Palma sublinha igualmente que a atual redação do artigo 164.º e a sua muito estrita definição de violência é inconsistente com as definições de violência que informam outros crimes.

Por exemplo, a definição do crime de violência doméstica inclui, além da violência física, a psicológica. E, no capítulo dos crimes contra a propriedade, o roubo (artigo 210.º), que se distingue do furto (204.º) pela violência na apropriação da coisa alheia, tem, frisa a jurista, uma tipologia que evidencia o facto de “a violência neste crime não ter de significar ofensas corporais”, ou seja, violência física. Será roubo, por exemplo, constranger alguém a entregar um porta-moedas ou telemóvel apenas por via do temor criado pela exigência.

No roubo não há diferenciação estipulada de penas e portanto de gravidade consoante a vítima leva uns encontrões e chapadas para ceder o que é seu ou se o entrega sem protestos, paralisada pelo temor. Ambas as condutas são, e bem, consideradas violentas.

Mas, ao contrário do que sucede no atual artigo 164.º, em que se preveem dois tipos de violação – um mais grave, “com violência, ameaça grave ou colocação em incapacidade de resistir” e pena de três a dez anos, e outro menos grave, em que o constrangimento para a submissão ao ato sexual é “por qualquer outro meio” – e aí a pena é de um a seis anos -, no roubo não há diferenciação estipulada de penas e portanto de gravidade consoante a vítima leva uns encontrões e chapadas para ceder o que é seu ou se o entrega sem protestos, paralisada pelo temor. Ambas as condutas são, e bem, consideradas violentas.

O que há no crime de roubo, cuja pena-base é de um a oito anos, é um conjunto alargado de agravantes que a aumentam para de três a 15 anos. Vão desde a natureza do bem – “ser afeto ao culto religioso” é uma – ao que se tem de fazer para lhe aceder (arrombar uma gaveta fechada à chave, por exemplo), até ao aproveitar de uma circunstância em que a vítima se encontra – a sua “especial debilidade”, “um desastre”, “acidente” ou “calamidade pública”.

Assim forçar uma gaveta ou aproveitar a especial debilidade ou fragilidade circunstancial de alguém para roubar merece, para a lei em vigor, uma pena muito mais grave do que aproveitar o facto de uma pessoa estar inconsciente para a despir e usar sexualmente – o tal “abuso sexual de pessoa incapaz de resistência”. Para não falar do facto de se considerar que a tutela dos bens “afetos a cultos” deve impor penas mais altas do que a do direito que cada pessoa tem de decidir quem lhe toca, com quem tem ou não tem sexo, quem pode ou não penetrá-la.

Forçar uma gaveta ou aproveitar a especial debilidade ou fragilidade circunstancial de alguém para roubar merece, para a lei em vigor, uma pena muito mais grave do que aproveitar o facto de uma pessoa estar inconsciente para a despir e usar sexualmente.

Esta evidência, que demonstra o quanto o Código Penal de 2018 está desadequado em relação ao sentir básico da “pessoa comum”, para quem uma violação (sobretudo se nela perpetrada, claro) é algo de infinitamente mais gravoso do que ser despojado de um objeto, ganha outra dimensão quando olhamos para a história da lei penal.
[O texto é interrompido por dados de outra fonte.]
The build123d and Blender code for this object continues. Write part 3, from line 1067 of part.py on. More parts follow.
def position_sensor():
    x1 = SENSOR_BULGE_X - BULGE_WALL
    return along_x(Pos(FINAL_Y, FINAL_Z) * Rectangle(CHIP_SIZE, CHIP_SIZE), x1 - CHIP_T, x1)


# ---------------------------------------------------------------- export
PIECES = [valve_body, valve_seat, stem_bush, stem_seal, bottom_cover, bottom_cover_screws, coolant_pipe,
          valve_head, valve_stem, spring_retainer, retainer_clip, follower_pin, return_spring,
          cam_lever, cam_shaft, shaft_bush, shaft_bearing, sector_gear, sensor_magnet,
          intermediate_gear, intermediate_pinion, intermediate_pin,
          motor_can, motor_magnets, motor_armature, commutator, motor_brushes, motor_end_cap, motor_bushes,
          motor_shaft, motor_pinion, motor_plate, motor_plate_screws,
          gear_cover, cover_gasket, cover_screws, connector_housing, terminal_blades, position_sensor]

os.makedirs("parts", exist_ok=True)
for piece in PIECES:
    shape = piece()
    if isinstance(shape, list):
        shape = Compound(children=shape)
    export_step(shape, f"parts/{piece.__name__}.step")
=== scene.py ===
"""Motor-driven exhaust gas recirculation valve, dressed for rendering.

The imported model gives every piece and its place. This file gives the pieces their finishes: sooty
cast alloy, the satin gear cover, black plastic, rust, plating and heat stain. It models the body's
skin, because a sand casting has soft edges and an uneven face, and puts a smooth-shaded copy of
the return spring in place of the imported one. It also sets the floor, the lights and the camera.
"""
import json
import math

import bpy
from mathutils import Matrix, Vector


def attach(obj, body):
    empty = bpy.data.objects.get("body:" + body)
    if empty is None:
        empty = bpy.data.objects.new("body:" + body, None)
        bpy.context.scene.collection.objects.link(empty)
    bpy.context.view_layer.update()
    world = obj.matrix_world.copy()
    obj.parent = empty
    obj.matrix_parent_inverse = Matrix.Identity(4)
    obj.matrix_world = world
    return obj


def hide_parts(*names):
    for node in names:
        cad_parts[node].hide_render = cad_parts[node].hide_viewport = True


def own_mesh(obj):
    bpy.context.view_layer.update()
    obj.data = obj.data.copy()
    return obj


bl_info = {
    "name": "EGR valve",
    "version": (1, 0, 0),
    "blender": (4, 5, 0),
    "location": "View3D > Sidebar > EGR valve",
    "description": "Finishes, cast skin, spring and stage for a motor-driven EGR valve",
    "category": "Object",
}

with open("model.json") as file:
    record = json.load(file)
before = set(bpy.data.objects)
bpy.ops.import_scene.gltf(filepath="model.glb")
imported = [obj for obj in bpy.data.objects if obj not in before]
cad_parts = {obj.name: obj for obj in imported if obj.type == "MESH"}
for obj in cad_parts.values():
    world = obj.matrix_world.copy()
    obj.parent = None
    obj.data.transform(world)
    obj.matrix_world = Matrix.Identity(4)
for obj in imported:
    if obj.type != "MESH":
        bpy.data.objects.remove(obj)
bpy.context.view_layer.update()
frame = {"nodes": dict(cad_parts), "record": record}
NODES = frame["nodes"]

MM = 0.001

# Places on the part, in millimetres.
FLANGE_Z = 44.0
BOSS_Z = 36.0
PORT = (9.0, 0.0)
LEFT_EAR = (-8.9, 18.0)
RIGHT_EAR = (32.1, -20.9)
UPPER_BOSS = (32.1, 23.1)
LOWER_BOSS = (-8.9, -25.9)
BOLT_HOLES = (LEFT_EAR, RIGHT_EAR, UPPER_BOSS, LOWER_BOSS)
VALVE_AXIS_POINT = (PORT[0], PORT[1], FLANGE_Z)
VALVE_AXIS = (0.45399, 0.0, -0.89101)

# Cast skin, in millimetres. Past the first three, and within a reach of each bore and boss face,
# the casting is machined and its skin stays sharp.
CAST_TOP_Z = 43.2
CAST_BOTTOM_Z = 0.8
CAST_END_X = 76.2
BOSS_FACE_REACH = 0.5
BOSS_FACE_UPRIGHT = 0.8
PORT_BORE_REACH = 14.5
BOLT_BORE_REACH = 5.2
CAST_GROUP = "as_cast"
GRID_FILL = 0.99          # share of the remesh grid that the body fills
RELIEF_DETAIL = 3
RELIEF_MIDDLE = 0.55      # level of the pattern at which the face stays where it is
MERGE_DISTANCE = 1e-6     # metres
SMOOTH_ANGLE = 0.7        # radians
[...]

Até 1995, esta não via sequer os crimes sexuais como crimes contra as pessoas, muito menos, como hoje são definidos, contra a liberdade sexual. Estavam incluídos na parte “Dos crimes contra os valores e interesses da vida em sociedade” e no capítulo “Dos crimes contra os fundamentos ético-sociais da vida social”. Eram, portanto, crimes “contra a moralidade”.

E com uma particularidade: a vítima era identificada como feminina. A violação – artigo 201º do CP de 1982 – era definida como “ter cópula com mulher”. E no seu número 3 previa que a pena, de dois a oito anos, seria “especialmente atenuada se a vítima, através do seu comportamento ou da sua especial ligação com o agente”, tivesse “contribuído de forma sensível para o facto.” (Estão a ver de onde vem a “sedução mútua”?)

Este Código, no qual as vítimas de crimes sexuais eram sobretudo mulheres e portanto das quais por princípio se desconfiava, foi aquele que a maioria dos juízes dos tribunais superiores conheceram no seu período de formação. Quiçá alguns não terão dado conta de que mudou. Até porque, na verdade, o seu espírito persiste no atual: a pena para um roubo do qual resulte a morte do roubado ainda é muito mais elevada – de oito a 16 anos – do que a da violação da qual resulte a morte ou suicídio da vítima: de quatro anos e meio a 15.

É possível que haja para esta infâmia outro motivo que não o do desprezo secular da justiça pelas mulheres. Mas não me ocorre nenhum.